WHAT IS BEING ASKED: Reproduce verbatim the lines up to and including the one with "COVER_ROUGHNESS = 0.36", starting from the first.

%%

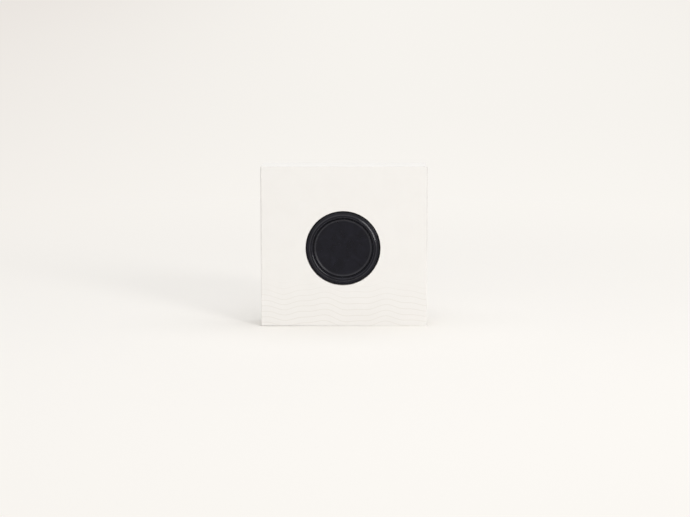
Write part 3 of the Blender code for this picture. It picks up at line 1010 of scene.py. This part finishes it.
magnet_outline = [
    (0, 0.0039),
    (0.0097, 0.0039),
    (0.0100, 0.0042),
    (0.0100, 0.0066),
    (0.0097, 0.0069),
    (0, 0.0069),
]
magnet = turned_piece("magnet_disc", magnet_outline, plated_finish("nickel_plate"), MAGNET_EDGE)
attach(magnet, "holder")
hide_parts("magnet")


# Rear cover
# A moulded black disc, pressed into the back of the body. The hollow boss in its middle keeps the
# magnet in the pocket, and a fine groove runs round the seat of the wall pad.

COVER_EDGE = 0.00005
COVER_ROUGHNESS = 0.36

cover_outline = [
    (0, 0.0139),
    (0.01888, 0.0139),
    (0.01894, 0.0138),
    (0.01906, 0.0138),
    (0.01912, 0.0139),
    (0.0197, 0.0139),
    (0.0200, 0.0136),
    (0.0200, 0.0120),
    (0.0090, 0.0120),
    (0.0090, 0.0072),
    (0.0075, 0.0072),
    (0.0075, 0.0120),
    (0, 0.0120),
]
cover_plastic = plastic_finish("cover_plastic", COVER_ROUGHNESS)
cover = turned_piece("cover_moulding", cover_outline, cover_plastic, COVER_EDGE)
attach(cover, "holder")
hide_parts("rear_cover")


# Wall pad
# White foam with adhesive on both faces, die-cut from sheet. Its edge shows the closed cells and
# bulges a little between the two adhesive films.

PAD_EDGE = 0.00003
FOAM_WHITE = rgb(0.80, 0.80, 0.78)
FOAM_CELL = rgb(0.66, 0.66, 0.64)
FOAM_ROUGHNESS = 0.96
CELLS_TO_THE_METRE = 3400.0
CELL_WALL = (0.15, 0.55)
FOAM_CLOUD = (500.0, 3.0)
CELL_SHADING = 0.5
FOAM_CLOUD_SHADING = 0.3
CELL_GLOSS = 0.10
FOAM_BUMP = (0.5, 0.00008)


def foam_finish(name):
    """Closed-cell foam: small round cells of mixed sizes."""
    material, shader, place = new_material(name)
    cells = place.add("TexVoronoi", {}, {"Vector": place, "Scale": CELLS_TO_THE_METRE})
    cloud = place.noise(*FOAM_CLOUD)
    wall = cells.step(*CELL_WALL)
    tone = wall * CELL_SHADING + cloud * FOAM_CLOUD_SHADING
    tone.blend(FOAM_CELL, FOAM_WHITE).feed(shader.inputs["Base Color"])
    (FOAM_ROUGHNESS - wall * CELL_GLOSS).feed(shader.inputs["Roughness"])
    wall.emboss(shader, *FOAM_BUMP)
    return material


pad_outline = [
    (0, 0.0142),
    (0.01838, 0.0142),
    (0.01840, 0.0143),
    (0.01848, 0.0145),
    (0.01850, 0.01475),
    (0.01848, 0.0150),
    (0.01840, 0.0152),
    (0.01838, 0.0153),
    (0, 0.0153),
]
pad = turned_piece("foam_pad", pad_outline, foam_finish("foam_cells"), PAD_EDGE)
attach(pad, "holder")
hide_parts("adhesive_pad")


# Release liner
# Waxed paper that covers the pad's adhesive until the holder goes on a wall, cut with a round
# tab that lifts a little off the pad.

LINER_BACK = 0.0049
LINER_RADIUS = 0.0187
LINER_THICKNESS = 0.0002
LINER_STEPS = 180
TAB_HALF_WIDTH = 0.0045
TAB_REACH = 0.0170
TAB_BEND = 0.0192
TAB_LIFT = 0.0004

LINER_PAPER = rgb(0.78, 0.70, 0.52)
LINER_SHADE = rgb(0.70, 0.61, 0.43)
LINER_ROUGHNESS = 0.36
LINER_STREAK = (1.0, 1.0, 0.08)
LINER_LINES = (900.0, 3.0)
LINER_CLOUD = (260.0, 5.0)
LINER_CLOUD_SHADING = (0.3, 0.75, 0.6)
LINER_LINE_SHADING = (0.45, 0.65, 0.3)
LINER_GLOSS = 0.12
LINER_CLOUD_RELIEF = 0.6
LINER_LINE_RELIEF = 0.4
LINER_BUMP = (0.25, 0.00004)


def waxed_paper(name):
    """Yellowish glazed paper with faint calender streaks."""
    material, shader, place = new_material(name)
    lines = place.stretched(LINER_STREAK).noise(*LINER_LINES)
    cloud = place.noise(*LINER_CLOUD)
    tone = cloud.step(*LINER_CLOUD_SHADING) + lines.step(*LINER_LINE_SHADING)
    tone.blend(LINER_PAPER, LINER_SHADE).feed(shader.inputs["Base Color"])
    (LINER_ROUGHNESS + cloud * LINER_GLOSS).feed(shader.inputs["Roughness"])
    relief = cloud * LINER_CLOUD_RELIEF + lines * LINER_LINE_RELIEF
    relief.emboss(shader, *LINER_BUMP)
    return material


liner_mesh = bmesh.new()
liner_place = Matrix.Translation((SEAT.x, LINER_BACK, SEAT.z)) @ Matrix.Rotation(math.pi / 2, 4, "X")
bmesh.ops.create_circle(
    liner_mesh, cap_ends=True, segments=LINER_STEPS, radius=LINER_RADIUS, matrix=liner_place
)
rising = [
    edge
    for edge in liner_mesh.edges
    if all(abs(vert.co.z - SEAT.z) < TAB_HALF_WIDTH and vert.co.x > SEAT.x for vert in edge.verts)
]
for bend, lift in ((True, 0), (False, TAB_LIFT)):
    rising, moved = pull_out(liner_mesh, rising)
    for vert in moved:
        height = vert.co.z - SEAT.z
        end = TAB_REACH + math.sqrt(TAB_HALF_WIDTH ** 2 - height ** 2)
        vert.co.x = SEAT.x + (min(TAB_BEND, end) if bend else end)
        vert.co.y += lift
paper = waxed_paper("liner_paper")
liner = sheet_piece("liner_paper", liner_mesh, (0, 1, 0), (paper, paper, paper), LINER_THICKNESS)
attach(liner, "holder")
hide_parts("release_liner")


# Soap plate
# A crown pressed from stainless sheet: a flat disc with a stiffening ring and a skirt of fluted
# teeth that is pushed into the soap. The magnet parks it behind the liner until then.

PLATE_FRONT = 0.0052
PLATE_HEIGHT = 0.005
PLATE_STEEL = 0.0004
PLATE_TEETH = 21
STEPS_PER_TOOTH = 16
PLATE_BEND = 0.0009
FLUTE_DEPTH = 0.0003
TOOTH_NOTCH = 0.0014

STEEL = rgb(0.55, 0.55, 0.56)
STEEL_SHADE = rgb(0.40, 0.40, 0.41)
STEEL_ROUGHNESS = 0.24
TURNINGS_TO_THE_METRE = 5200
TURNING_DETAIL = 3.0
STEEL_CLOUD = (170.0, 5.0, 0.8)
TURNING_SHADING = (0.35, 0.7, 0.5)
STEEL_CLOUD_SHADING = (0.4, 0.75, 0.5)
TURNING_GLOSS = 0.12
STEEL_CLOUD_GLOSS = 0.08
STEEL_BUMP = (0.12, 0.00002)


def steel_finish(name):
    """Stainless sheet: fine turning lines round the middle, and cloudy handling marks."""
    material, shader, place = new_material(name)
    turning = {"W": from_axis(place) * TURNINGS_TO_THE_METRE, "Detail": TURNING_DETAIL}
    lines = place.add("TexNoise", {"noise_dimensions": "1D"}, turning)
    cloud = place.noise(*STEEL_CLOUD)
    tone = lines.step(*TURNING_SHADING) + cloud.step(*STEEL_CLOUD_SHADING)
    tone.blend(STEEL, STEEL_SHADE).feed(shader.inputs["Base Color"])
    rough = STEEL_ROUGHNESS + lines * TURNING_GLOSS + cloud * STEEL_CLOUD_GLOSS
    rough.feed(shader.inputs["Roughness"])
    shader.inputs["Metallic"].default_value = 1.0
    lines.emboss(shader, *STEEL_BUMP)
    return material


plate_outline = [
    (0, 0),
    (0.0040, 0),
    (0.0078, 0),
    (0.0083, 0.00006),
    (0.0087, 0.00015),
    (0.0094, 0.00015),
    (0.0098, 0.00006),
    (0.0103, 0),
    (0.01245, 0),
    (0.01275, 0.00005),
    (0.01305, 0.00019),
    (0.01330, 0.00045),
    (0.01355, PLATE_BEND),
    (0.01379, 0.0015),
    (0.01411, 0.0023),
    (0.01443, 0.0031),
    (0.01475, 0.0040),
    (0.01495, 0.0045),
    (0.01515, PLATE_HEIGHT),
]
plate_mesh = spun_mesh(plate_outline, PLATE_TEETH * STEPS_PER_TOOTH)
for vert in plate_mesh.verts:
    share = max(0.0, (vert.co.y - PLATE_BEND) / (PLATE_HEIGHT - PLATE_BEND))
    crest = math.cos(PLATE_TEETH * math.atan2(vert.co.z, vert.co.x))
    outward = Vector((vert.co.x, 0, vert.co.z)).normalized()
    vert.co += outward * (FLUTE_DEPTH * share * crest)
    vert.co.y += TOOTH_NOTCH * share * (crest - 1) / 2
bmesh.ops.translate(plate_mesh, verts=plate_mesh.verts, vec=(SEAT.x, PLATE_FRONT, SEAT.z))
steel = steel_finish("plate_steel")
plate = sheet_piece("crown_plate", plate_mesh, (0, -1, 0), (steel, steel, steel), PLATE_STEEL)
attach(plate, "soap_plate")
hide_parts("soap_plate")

%%

EXERCISE RESPONSE:
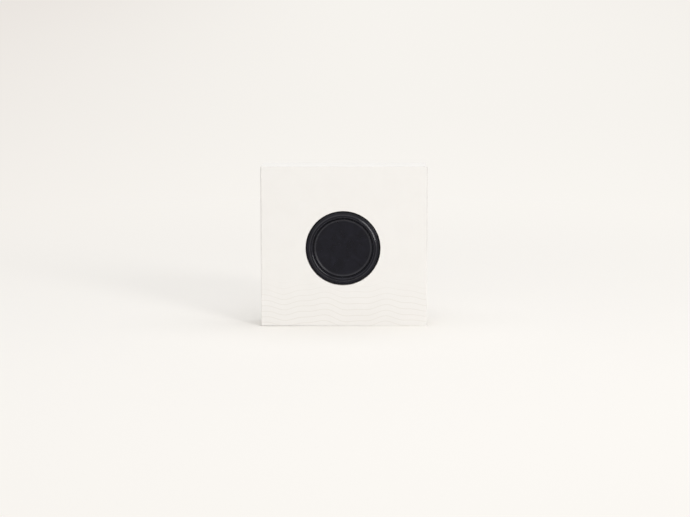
Write part 3 of the Blender code for this picture. It picks up at line 1010 of scene.py. This part finishes it.
magnet_outline = [
    (0, 0.0039),
    (0.0097, 0.0039),
    (0.0100, 0.0042),
    (0.0100, 0.0066),
    (0.0097, 0.0069),
    (0, 0.0069),
]
magnet = turned_piece("magnet_disc", magnet_outline, plated_finish("nickel_plate"), MAGNET_EDGE)
attach(magnet, "holder")
hide_parts("magnet")


# Rear cover
# A moulded black disc, pressed into the back of the body. The hollow boss in its middle keeps the
# magnet in the pocket, and a fine groove runs round the seat of the wall pad.

COVER_EDGE = 0.00005
COVER_ROUGHNESS = 0.36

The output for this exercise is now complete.